While The Face of Marble will never be confused with a great horror film, it is a decent little movie from the infamously cheap Monogram Pictures and director William Beaudine. John Carradine plays a doctor intent on discovering the secret to bringing the dead back to life. In most scenes, he rises above the material given and delivers a first class performance. The less said about the rest of the cast the better. They can generously be described as wooden and unemotional.

The movie begins with Carradine and his assistant attempting to bring a dead man back to life. After this fails, he tries the procedure on his wife's dog (Carradine's character kills the dog with little or no remorse or care for his wife's feelings). And finally, his wife gets the opportunity to experience the whizzing and sparking machines in his lab. There's also a housekeeper who practices voodoo and has some sort of control over the dog and wife. The housekeeper uses her power to have the dog and wife do her bidding. Under the housekeeper's control, the wife kills Carradine and attempts to kill everyone else in the cast.

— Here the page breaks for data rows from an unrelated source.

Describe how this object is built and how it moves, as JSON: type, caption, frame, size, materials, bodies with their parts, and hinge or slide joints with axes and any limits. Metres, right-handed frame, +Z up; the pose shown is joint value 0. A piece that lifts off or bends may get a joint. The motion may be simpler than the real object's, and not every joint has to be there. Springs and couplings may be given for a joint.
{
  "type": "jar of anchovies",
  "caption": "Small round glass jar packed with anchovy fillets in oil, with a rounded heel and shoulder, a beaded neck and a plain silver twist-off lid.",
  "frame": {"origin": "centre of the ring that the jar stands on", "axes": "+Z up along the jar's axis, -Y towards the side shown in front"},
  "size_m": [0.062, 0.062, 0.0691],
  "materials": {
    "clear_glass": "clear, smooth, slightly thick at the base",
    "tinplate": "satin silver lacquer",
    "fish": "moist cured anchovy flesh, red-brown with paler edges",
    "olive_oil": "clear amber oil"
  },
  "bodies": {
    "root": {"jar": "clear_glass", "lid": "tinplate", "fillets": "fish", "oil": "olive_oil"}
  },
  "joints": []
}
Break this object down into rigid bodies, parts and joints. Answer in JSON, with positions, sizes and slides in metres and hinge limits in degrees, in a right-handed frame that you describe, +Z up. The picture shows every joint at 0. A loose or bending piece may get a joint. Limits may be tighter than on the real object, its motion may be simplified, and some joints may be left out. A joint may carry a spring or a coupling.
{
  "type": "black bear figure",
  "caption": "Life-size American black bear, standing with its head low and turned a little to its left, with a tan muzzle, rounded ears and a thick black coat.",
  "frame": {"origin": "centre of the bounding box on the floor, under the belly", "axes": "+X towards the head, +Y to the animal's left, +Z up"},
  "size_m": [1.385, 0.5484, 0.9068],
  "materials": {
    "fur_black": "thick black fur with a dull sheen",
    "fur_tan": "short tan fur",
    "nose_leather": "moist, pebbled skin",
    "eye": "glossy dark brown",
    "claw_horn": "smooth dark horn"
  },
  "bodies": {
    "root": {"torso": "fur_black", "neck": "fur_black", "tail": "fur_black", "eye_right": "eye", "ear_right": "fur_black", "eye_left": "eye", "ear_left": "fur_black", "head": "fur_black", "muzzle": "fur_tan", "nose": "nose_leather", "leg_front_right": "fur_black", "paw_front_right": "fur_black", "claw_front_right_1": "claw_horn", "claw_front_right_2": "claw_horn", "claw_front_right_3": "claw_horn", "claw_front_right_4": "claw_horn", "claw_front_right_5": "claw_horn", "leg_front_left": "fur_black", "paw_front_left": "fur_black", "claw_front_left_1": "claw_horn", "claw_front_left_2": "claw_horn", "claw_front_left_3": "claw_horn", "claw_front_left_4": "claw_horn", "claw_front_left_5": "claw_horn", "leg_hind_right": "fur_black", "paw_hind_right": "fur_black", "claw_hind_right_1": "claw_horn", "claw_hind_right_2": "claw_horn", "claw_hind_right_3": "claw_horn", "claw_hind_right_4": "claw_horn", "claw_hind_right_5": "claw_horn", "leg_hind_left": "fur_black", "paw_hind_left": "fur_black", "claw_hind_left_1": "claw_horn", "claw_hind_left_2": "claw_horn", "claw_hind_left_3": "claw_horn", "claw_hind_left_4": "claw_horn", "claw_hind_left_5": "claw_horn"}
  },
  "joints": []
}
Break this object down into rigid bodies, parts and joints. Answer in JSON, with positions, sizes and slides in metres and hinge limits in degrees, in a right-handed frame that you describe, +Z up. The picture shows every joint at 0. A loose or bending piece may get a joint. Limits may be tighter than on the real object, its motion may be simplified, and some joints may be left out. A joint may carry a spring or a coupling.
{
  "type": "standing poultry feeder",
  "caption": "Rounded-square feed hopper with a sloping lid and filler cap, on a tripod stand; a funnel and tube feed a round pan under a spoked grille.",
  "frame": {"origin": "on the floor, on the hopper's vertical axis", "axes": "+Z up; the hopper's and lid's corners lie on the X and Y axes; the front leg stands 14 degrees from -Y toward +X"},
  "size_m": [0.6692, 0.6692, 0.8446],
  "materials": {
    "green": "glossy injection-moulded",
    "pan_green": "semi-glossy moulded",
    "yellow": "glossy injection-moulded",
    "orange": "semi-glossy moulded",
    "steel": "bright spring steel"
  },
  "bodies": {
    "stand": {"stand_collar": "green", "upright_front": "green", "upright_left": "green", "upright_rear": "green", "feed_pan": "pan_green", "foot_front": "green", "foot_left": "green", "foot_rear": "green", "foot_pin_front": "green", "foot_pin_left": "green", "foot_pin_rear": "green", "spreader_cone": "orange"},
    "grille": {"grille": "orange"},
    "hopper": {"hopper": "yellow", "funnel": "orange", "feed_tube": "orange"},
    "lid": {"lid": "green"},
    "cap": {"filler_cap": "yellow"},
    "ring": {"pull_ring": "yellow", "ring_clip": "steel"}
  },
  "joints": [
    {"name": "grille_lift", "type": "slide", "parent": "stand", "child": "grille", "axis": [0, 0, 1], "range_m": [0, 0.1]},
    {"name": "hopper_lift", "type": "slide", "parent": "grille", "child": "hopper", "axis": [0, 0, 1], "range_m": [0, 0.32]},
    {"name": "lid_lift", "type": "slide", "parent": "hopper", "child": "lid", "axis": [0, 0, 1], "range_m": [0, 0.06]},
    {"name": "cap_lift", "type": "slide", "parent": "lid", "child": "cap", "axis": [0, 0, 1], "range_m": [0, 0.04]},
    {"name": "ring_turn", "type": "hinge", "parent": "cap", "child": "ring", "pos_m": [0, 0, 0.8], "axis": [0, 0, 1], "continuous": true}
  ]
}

For the limited budget, there are actually some good special effects. Some of the scenes where the dog walks through the walls are especially effective. Also, much of the budget appears to have been spent on fancy lab equipment. Carradine has a room full of electronic gadgets similar to those in Frankenstein. The marble effect (from which the movies title comes) is, however, not especially good or memorable.

If you can get past the lackluster supporting performances and the obvious budget constraints, The Face of Marble can be a somewhat fun little film. Not the best, but watchable.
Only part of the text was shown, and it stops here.